Monday, September 28, 2009

Listen to me!!!

Okay...so I need a venting session.

I wish people would actually listen to me! I'm not so self-absorbed as to think that I know everything, or that I am always right. However, there are times that I do know what I am talking about.

Now, I have to wait...and wait...and wait...to get things squared away. Ugh! It's just frustrating.

Maybe I should have been more assertive. Maybe I should have stood my ground. Maybe I should have insisted that I was right.

Too late now. What's done is done, and now the process is longer than it needed to be.

Grrrrrrrrrrrrrrrrrrr!!!!!!!!!!

I'm just annoyed.

Friday, September 11, 2009

Never forget...

I don't know about you, but I can still tell you exactly where I was on September 11, 2001.


I remember walking in to work, after just hearing of the first plane hitting the Twin Towers. I couldn't believe it. I felt as if I were watching some sort of action flick. It just was so unreal. I remember watching the news coverage, and felt my heart sink as the second plane hit the second tower.


I can still see the images so cleary in my mind.


I can still see the rubble and smoke coming from the Pentagon.


I can still remember the stories of those who fought back, and went down in that Pennsylvania field.

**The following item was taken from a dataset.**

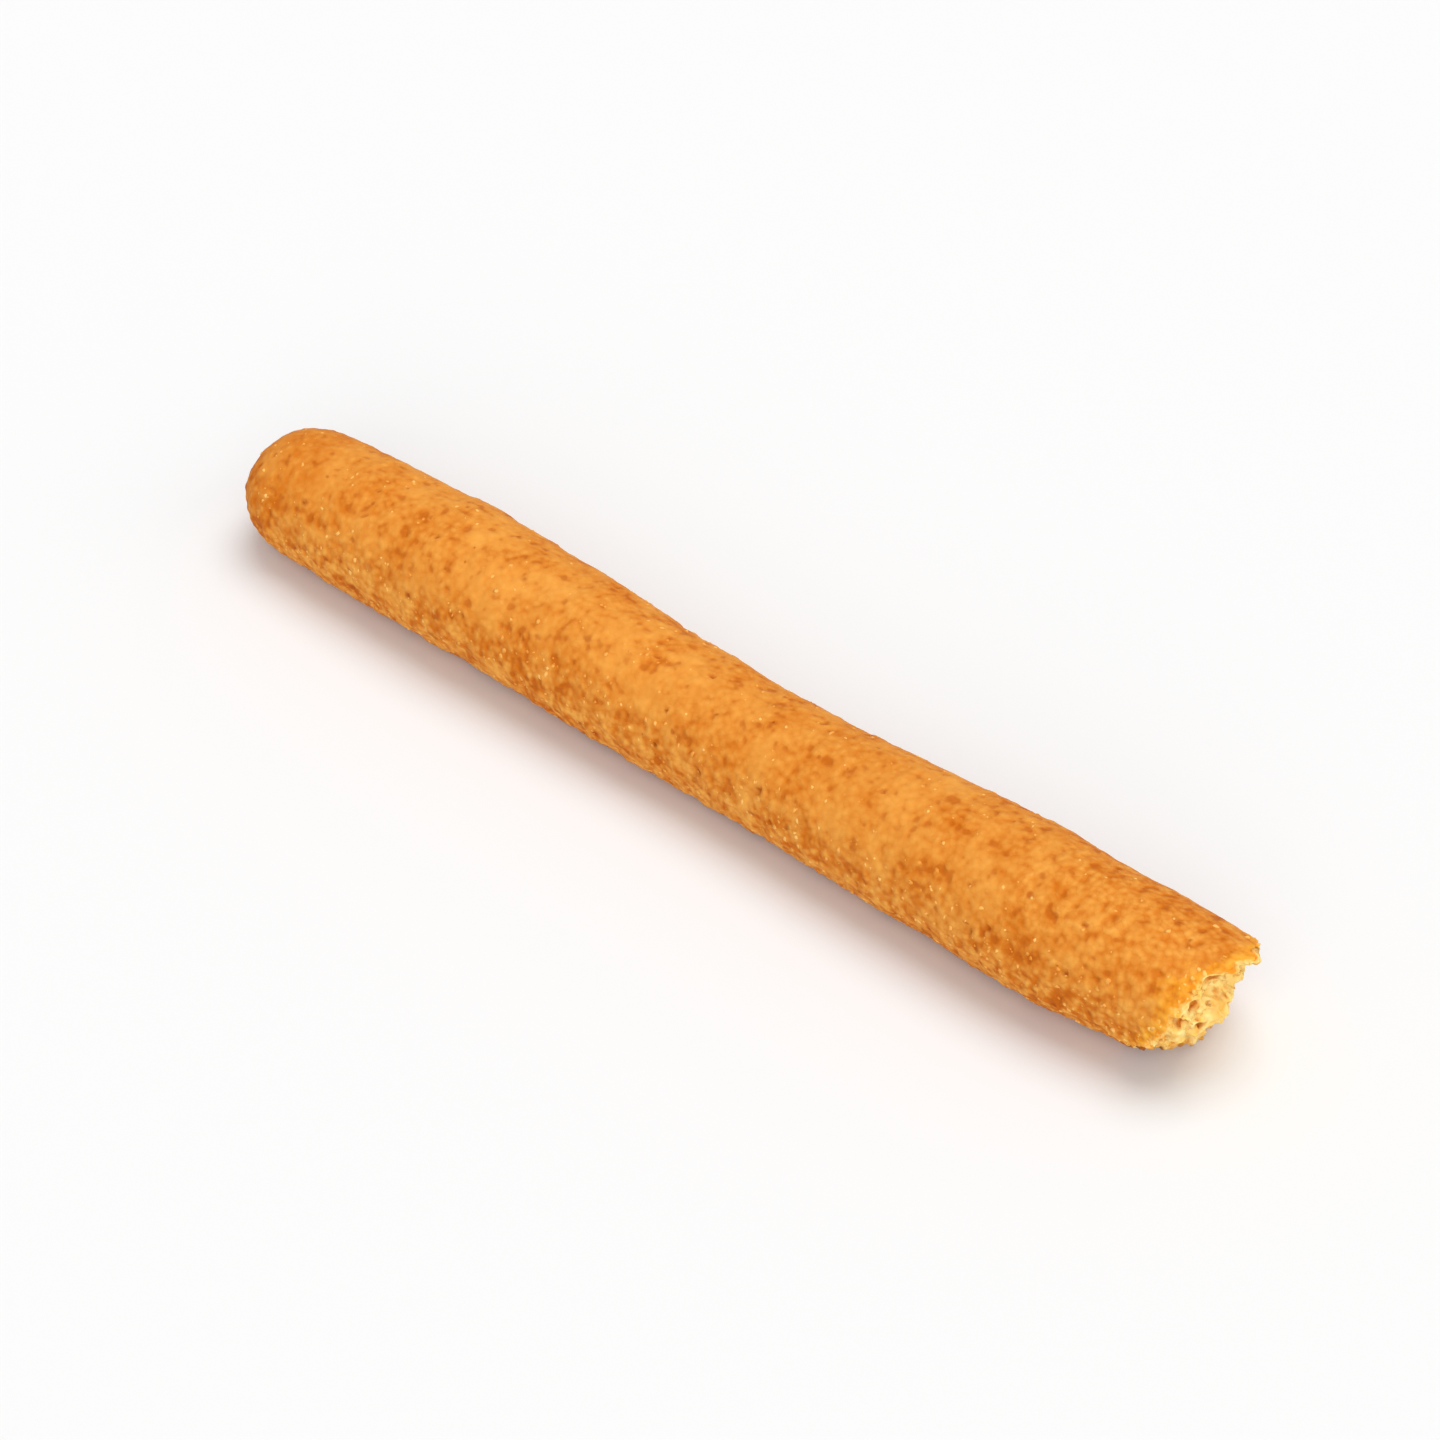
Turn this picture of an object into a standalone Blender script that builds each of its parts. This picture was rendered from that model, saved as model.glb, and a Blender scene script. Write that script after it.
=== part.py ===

It's hard to find the words that describe the events of that day, but a friend of mine came across this quote:


“Time is passing. Yet, for the United States of America, there will be no forgetting September the 11th. We will remember every rescuer who died in honor. We will remember every family that lives in grief. We will remember the fire and ash, the last ...phone calls, the funerals of the children. “ - President George W. Bush, November 11, 2001


I don't know that I could find better words.


As small as it is, I want to say THANK YOU. Thank you to all of those who risked their lives to save others. Thank you to all who continue to do so.

Wednesday, September 02, 2009

Trying to figure things out...

...not succeeding.

That's where I am today.

We are still on the road to conceiving a child. Unfortunately, it didn't happen this month. You would think I would be getting used to this by now, but I'm not. Each month seems be an eternity!!! I have to remind myself that my miscarriage was in May. That is just 3 months ago. Still, it's been the longest 3 months of my life.

I am trying to be patient. I really am.

It seems that everyone around me is having babies! No matter where I go...I see pregnant women and new babies, and every time, I feel a pang. In my gut, and in my heart. I can't help but think...if I hadn't miscarried, I would be nearing 7 months. It still hurts.

So...here we go again. Starting over with a new cycle, and new month. Praying for a baby. Praying for strength. Praying for patience.